Continueer het groeipad naar 3% van het BBP investeren in R&D

Artikel

Nederland is nog altijd een vooraanstaand kennisland. Dat is niet vanzelfsprekend. Andere landen binnen en buiten Europa investeren fors in kennis en innovatie, terwijl ons land relatief gezien achterblijft. Dit heeft mogelijk grote gevolgen voor de internationale concurrentiepositie van Nederland en is daarmee een risico voor de toekomst van ons land. Het is noodzakelijk ons aan de Europees afgesproken Lissabondoelstelling te houden en nu meer te investeren in Nederlands onderzoek en Nederlandse innovaties.

  • Voor oplossingen voor de grote maatschappelijke uitdagingen zijn investeringen in kennis en innovatie essentieel.
  • Nederland loopt achter op Europese afspraken om 3% van het BBP te investeren in R&D.

UNL roept de politiek op om 3% van het BBP te investeren in R&D, door:

- De huidige investeringen, met name via beurzen en sectorplannen, te continueren;
- De huidige investeringen via het Fonds voor onderzoek en wetenschap structureel te maken;
- Het Nationaal Groeifonds in te zetten op Nederlandse en Europese zwaartepunten en focus aan te brengen op basis van de sectorplannen, het Deltaplan Valorisatie, de kennisagenda van universiteiten en de Nationale Technologiestrategie;

Kennis is het antwoord op onze grote uitdagingen

In ons land staan we voor grote uitdagingen, bijvoorbeeld op het vlak van duurzaamheid, AI, veiligheid, data science, onderwijs, stikstof, voedselzekerheid, rechtszekerheid en gezondheid. Onderzoek en innovatie zorgen voor oplossingen die onze samenleving gebruikt in de toekomst.

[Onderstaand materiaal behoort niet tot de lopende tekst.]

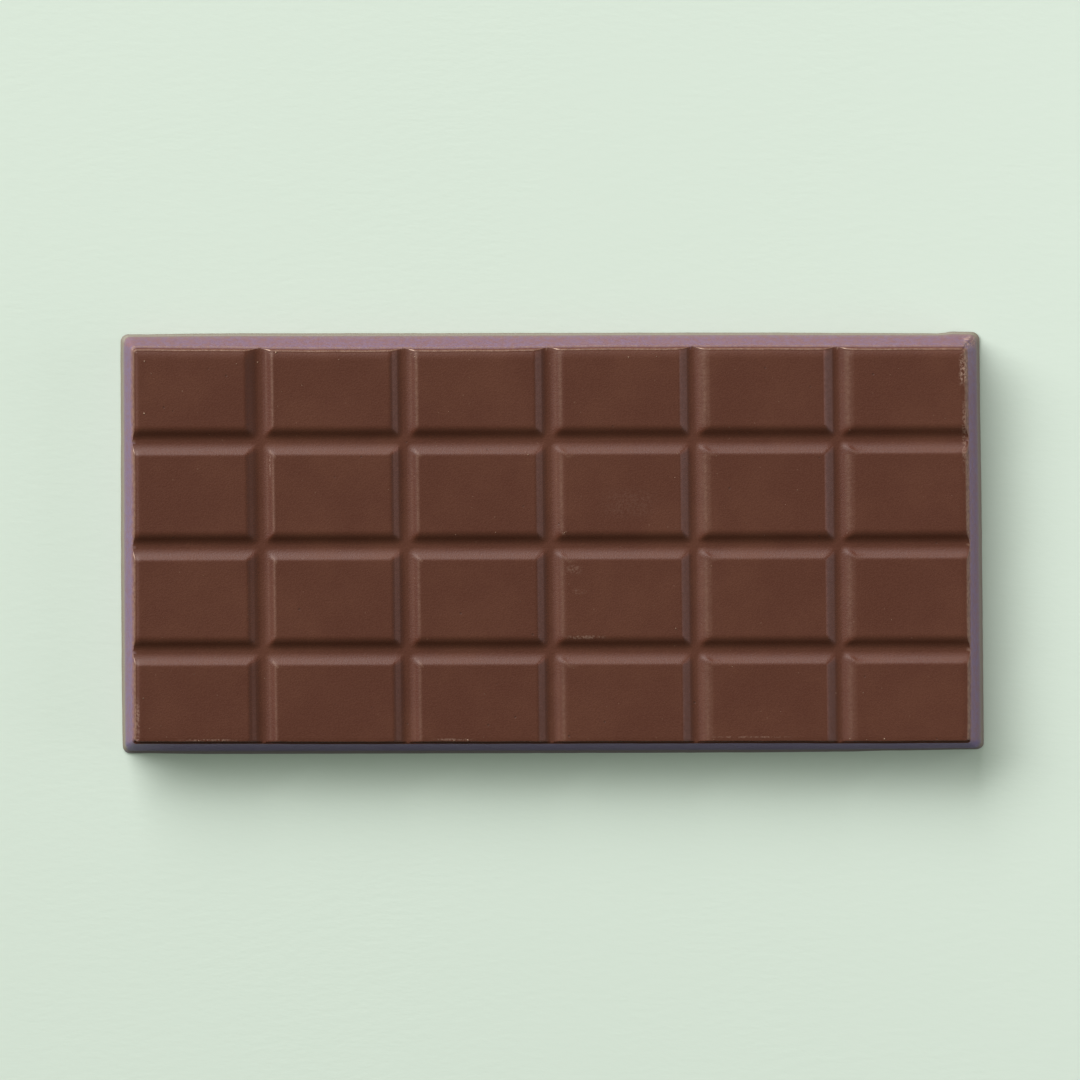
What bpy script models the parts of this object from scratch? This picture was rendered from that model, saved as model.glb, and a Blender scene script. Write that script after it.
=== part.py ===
"""A milk chocolate tablet: one drafted slab whose top is divided into blocks by rounded grooves.

The frame has +X along the bar, +Y across it and +Z up. The origin is at the centre of the flat
back that the bar rests on.
"""

import math

import bmesh
import bpy

OBJECT_NAME = "chocolate_bar"
MM = 0.001

# Driving dimensions, in millimetres.
LENGTH = 155.8
WIDTH = 76.0
THICKNESS = 7.3

COLUMNS = 6
ROWS = 4
COLUMN_PITCH = 25.9
ROW_PITCH = 18.93

GROOVE_DEPTH = 1.05
GROOVE_SLOPE = math.radians(34.0)
SHOULDER_RADIUS = 1.1
FLOOR_RADIUS = 2.4
ARC_STEPS = 5

# The outer wall, as how far each edge of it lies inside the foot of the bar.
FOOT_EDGE_HEIGHT = 0.2
LIP_HEIGHT = 0.45
LIP_TOP_INSET = 0.42
CREASE_INSET = 2.14
LEDGE_WIDTH = 0.15
LEDGE_RISE = 0.05
RIM_INSET = 2.5
RIM_ROUND = 0.5
RIM_STEPS = 3

FOOT_CORNER_RADIUS = 1.5
CREASE_CORNER_RADIUS = 0.8
RIM_CORNER_RADIUS = 0.5
CORNER_STEPS = 5

CUTTER_CLEARANCE = 2.0

MILK_CHOCOLATE = (0.109, 0.044, 0.028, 1.0)
CHOCOLATE_ROUGHNESS = 0.45


def groove_half_width():
    """Width of one side of a groove, from its lowest line out to its shoulder."""
    arcs = (SHOULDER_RADIUS + FLOOR_RADIUS) * math.tan(GROOVE_SLOPE / 2)
    return GROOVE_DEPTH / math.tan(GROOVE_SLOPE) + arcs


def half_groove_section():
    """Points (offset, height) from a groove's lowest line out to its shoulder, block tops at 0."""
    points = []
    for step in range(ARC_STEPS + 1):
        slope = GROOVE_SLOPE * step / ARC_STEPS
        rise = FLOOR_RADIUS * (1 - math.cos(slope))
        points.append((FLOOR_RADIUS * math.sin(slope), rise - GROOVE_DEPTH))
    for step in range(ARC_STEPS + 1):
        slope = GROOVE_SLOPE * (1 - step / ARC_STEPS)
        offset = groove_half_width() - SHOULDER_RADIUS * math.sin(slope)
        points.append((offset, -SHOULDER_RADIUS * (1 - math.cos(slope))))
    return points


def groove_outline():
    """The closed section of a groove's cutter, carried above the block tops."""
    half = half_groove_section()
    half.append((groove_half_width(), CUTTER_CLEARANCE))
    mirrored = [(-offset, height) for offset, height in reversed(half[1:])]
    return mirrored + half


def rounded_rectangle(length, width, radius):
    """Points (x, y) round a rectangle with round corners, counter-clockwise."""
    points = []
    for corner in range(4):
        side_x = 1 if corner in (0, 3) else -1
        side_y = 1 if corner in (0, 1) else -1
        for step in range(CORNER_STEPS + 1):
            angle = math.radians(90) * (corner + step / CORNER_STEPS)
            x = side_x * (length / 2 - radius) + radius * math.cos(angle)
            y = side_y * (width / 2 - radius) + radius * math.sin(angle)
            points.append((x, y))
    return points


def new_collection(name):
    collection = bpy.data.collections.new(name)
    bpy.context.scene.collection.children.link(collection)
    return collection


def new_object(name, bm, collection):
    bmesh.ops.recalc_face_normals(bm, faces=bm.faces)
    mesh = bpy.data.meshes.new(name)
    bm.to_mesh(mesh)
    bm.free()
    obj = bpy.data.objects.new(name, mesh)
    collection.objects.link(obj)
    return obj


def wall_levels():
    """(height, inset, corner radius) of each ring of the outer wall, from the back upwards."""
    crease_height = THICKNESS - GROOVE_DEPTH
    ledge_inset = CREASE_INSET + LEDGE_WIDTH
    levels = [
        (0.0, FOOT_EDGE_HEIGHT, FOOT_CORNER_RADIUS),
        (FOOT_EDGE_HEIGHT, 0.0, FOOT_CORNER_RADIUS),
        (LIP_HEIGHT, LIP_TOP_INSET, FOOT_CORNER_RADIUS),
        (crease_height, CREASE_INSET, CREASE_CORNER_RADIUS),
        (crease_height + LEDGE_RISE, ledge_inset, CREASE_CORNER_RADIUS),
    ]
    for step in range(RIM_STEPS + 1):
        turn = math.radians(90) * step / RIM_STEPS
        height = THICKNESS - RIM_ROUND * (1 - math.sin(turn))
        levels.append((height, RIM_INSET + RIM_ROUND * (1 - math.cos(turn)), RIM_CORNER_RADIUS))
    return levels


def make_slab(collection):
    """The slab before its grooves: rings lofted from the resting edge up to the block tops."""
    bm = bmesh.new()
    rings = []
    for height, inset, radius in wall_levels():
        outline = rounded_rectangle(LENGTH - 2 * inset, WIDTH - 2 * inset, radius)
        ring = [bm.verts.new((x * MM, y * MM, height * MM)) for x, y in outline]
        rings.append([bm.edges.new((a, b)) for a, b in zip(ring, ring[1:] + ring[:1])])
    for lower, upper in zip(rings, rings[1:]):
        bmesh.ops.bridge_loops(bm, edges=lower + upper)
    bmesh.ops.contextual_create(bm, geom=rings[0])
    bmesh.ops.contextual_create(bm, geom=rings[-1])
    return new_object(OBJECT_NAME, bm, collection)


def make_groove_cutter(name, collection, length, along_x, position):
    """A bar with the groove's section, lying along X or Y at a distance from the middle."""
    bm = bmesh.new()
    top = THICKNESS * MM
    end = -length / 2 * MM
    verts = [bm.verts.new((end, offset * MM, top + height * MM)) for offset, height in groove_outline()]
    section = bm.faces.new(verts)
    extruded = bmesh.ops.extrude_face_region(bm, geom=[section])
    moved = [item for item in extruded["geom"] if isinstance(item, bmesh.types.BMVert)]
    bmesh.ops.translate(bm, verts=moved, vec=(length * MM, 0, 0))
    cutter = new_object(name, bm, collection)
    if along_x:
        cutter.location.y = position * MM
    else:
        cutter.rotation_euler.z = math.radians(90)
        cutter.location.x = position * MM
    cutter.hide_render = True
    cutter.display_type = "WIRE"
    return cutter


def groove_positions(block_count, pitch):
    """Where the lines between blocks lie, from the middle of the bar."""
    return [(line - block_count / 2) * pitch for line in range(1, block_count)]


def make_groove_cutters(collection):
    cutters = []
    for number, x in enumerate(groove_positions(COLUMNS, COLUMN_PITCH), start=1):
        name = f"cross_groove_cutter_{number}"
        cutters.append(make_groove_cutter(name, collection, WIDTH + CUTTER_CLEARANCE, False, x))
    for number, y in enumerate(groove_positions(ROWS, ROW_PITCH), start=1):
        name = f"long_groove_cutter_{number}"
        cutters.append(make_groove_cutter(name, collection, LENGTH + CUTTER_CLEARANCE, True, y))
    return cutters


def cut_grooves(slab, cutters):
    for cutter in cutters:
        cut = slab.modifiers.new(cutter.name, "BOOLEAN")
        cut.operation = "DIFFERENCE"
        cut.solver = "EXACT"
        cut.object = cutter


def milk_chocolate():
    """Satin milk chocolate."""
    material = bpy.data.materials.new("milk_chocolate")
    material.use_nodes = True
    shader = material.node_tree.nodes["Principled BSDF"]
    shader.inputs["Base Color"].default_value = MILK_CHOCOLATE
    shader.inputs["Roughness"].default_value = CHOCOLATE_ROUGHNESS
    shader.inputs["Metallic"].default_value = 0.0
    return material


def build():
    for obj in list(bpy.data.objects):
        bpy.data.objects.remove(obj, do_unlink=True)
    bar_collection = new_collection(OBJECT_NAME)
    cutter_collection = new_collection("groove_cutters")
    slab = make_slab(bar_collection)
    slab.data.materials.append(milk_chocolate())
    cut_grooves(slab, make_groove_cutters(cutter_collection))


build()
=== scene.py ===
# %% [markdown]
# # A moulded milk chocolate bar
#
# The real bar is one casting. Melted chocolate is poured into a mould, shaken flat, cooled and
# knocked out, so the patterned side is a crisp copy of the mould and the back is a plain poured
# surface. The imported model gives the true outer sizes. This lesson builds the fine surface that
# takes its place, then the crumbs on it, the finish, the light and the camera.

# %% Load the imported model
import math
import random

import bmesh
import bpy
from mathutils import Matrix, Vector, noise


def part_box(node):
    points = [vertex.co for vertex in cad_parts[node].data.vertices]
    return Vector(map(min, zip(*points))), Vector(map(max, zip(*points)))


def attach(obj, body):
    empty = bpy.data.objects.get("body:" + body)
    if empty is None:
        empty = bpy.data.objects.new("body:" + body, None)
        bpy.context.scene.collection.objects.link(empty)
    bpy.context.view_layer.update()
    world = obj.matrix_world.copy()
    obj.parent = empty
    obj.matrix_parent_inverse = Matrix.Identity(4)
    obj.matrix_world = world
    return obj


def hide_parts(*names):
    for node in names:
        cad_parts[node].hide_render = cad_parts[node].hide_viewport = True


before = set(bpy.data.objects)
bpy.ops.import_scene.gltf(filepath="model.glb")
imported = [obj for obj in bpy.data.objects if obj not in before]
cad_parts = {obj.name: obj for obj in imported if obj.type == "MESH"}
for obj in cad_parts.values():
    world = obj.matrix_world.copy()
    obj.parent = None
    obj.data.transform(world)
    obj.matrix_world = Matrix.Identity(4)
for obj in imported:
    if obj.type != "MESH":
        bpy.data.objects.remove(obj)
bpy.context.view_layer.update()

MM = 0.001
BAR_NODE = "chocolate_bar"
low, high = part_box(BAR_NODE)
LENGTH = (high.x - low.x) / MM
WIDTH = (high.y - low.y) / MM
THICKNESS = (high.z - low.z) / MM
print(f"packed bar: {LENGTH:.1f} x {WIDTH:.1f} x {THICKNESS:.1f} mm")

# %% [markdown]
# ## The sizes of the mould
#
# A mould maker draws a bar from a few numbers: the spacing of the blocks, the section of the
# grooves between them, and how far the side walls lean so that the bar drops out. All of them are
# in millimetres here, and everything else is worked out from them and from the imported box.

# %% Name the driving sizes
COLUMNS, ROWS = 6, 4
COLUMN_PITCH, ROW_PITCH = 25.9, 18.93
PATTERN_SHIFT_X, PATTERN_SHIFT_Y = -0.05, -0.07

GROOVE_DEPTH = 1.05

LIP_HEIGHT = 0.45
LIP_TOP_INSET = 0.42
CREASE_INSET = 2.14
TOP_INSET = 3.0
FOOT_CORNER_RADIUS, CREASE_CORNER_RADIUS, RIM_CORNER_RADIUS = 1.5, 0.8, 0.5

OUT_OF_SQUARE = 0.0073
SQUARE_FROM, SQUARE_TO = 56.0, 75.0

CREASE_HEIGHT = THICKNESS - GROOVE_DEPTH
HALF_LENGTH = LENGTH / 2 - OUT_OF_SQUARE * WIDTH / 2
HALF_WIDTH = WIDTH / 2
GROOVES_X = [(line - COLUMNS / 2) * COLUMN_PITCH + PATTERN_SHIFT_X for line in range(1, COLUMNS)]
GROOVES_Y = [(line - ROWS / 2) * ROW_PITCH + PATTERN_SHIFT_Y for line in range(1, ROWS)]
print(f"grooves {GROOVE_DEPTH:.2f} mm deep, crease at {CREASE_HEIGHT:.2f} mm")

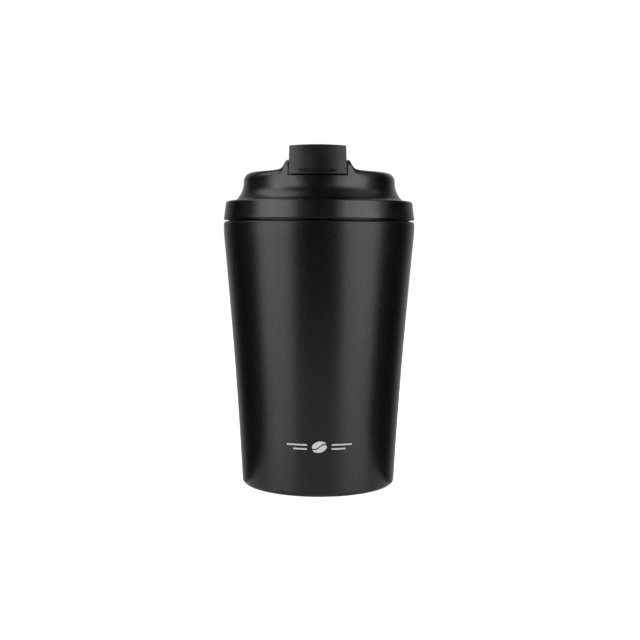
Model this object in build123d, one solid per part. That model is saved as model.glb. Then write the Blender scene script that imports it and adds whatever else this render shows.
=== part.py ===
from build123d import *
import math
import os

# Insulated travel mug: a double-walled vacuum cup with a screw-in lid and a flip-up drink tab.
# Millimetres. The origin is the centre of the base, +Z is up and the drink tab faces -Y.

# ---- Cup, outside ----
FOOT_R = 35.3            # outer wall just above the foot rounding
RIM_R = 43.92            # upright land below the lip
FOOT_Z = 0.2             # steel foot above the surface the mug stands on
FOOT_ROUND = 1.6
LIP_Z = 121.2            # top of the steel lip
LIP_ROUND = 1.2
LAND_HEIGHT = 5.0        # upright land, measured down from the lip to the end of the taper
LAND_BLEND = 2.85        # length of land taken up by the large rounding into the taper
TAPER_SAG = 0.6          # how far the flared side bows in from a straight taper
SHELL_WALL = 0.6
FOOT_LAND = 2.7          # width of the turned-in steel foot

# ---- Cup, inside ----
LINER_WALL = 0.5
NECK_GAP = 2.3           # vacuum gap round the threaded neck
BODY_GAP = 3.6           # vacuum gap at the bottom of the side wall
LIP_WELD = 1.6           # lip weld seam, inward from the outside of the cup
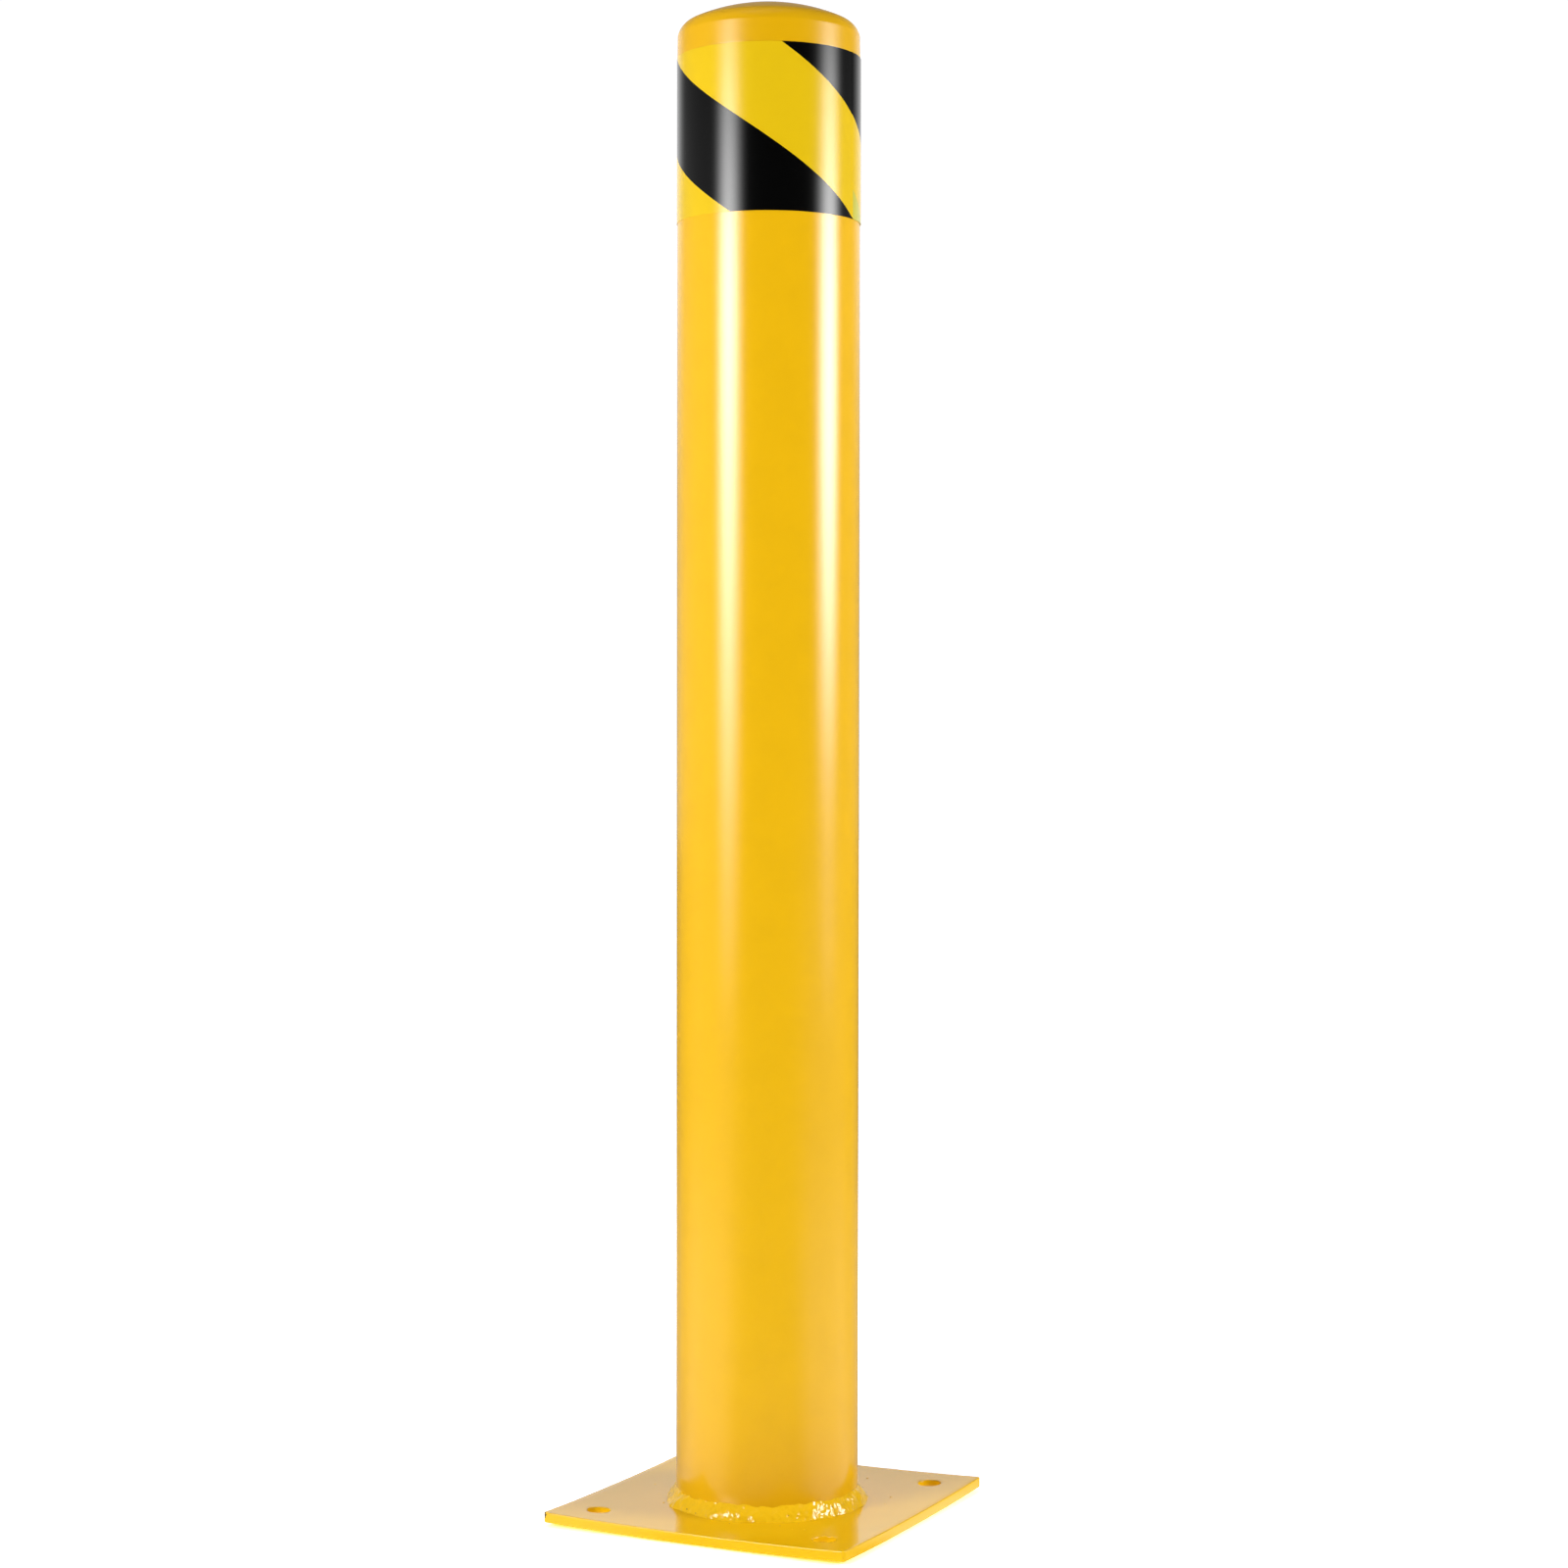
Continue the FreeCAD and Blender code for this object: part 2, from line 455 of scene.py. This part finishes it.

De Nederlandse universiteiten dragen met hun onderwijs en onderzoek bij aan het vinden van oplossingen voor deze grote uitdagingen. Daarvoor is het noodzakelijk dat de overheid blijft investeren in onderzoek, ontwikkeling en innovatie (R&D), zodat we niet langer innoveren ten koste van de extreme werkdruk van onze wetenschappers. Op dit moment wordt 2,3% van het Nederlands bbp geïnvesteerd in R&D. De Nederlandse universiteiten roepen de politiek op te zorgen dat dit naar 3% groeit. Dit komt overeen met het door Nederland ondertekende verdrag van Lissabon. De afgelopen jaren heeft de overheid eerste investeringen gedaan om de nationale R&D-uitgaven te verhogen. Het Nationaal Groeifonds is een voorbeeld van deze extra investeringen en zorgt de komende jaren voor potentieel baanbrekende ontdekkingen in quantumtechnologie, duurzame luchtvaart en regeneratieve geneeskunde. Deze middelen zouden structureel gemaakt moeten worden. 

In stapjes naar 3% in 2030

Voor het investeren van 3% van het bbp in R&D, moeten de publieke uitgaven tot en met 2030 stapsgewijs toenemen met structureel €3 miljard per jaar. Dat kan bijvoorbeeld door het Nationaal Groeifonds structureel te maken of door forse extra investeringen in de onderzoekfinanciering van Nederlandse kennisinstellingen. Met dit geld kunnen aanvullend extra investeringen uit het bedrijfsleven mogelijk gemaakt worden, worden onderzoeken gedaan waar ons land geld aan kan verdienen en nog belangrijker, wordt onze welvaart en ons welzijn beter. Want uiteindelijk is innovatie en onderzoek de manier waarop wij klaar zijn voor de toekomst. 

Nieuwe investeringen zijn extra belangrijk omdat Nederland tot en met 2027 bijna €700 miljoen minder onderzoeksgeld krijgt vanuit de Europese Unie. Ondanks dat Nederland per inwoner de meeste Europese onderzoeksfinanciering binnen weet te halen, heeft de Nederlandse regering ingestemd met het verlagen van het budget voor Horizon Europe. Dat raakt onze wereldwijde positie als vooraanstaand kennisland. Als wij dit willen behouden, moet een volgend kabinet zorgen voor stabiele en toekomstgerichte investeringen in R&D. Alleen dan zorgen we met elkaar dat ons land ook morgen klaar is voor de toekomst.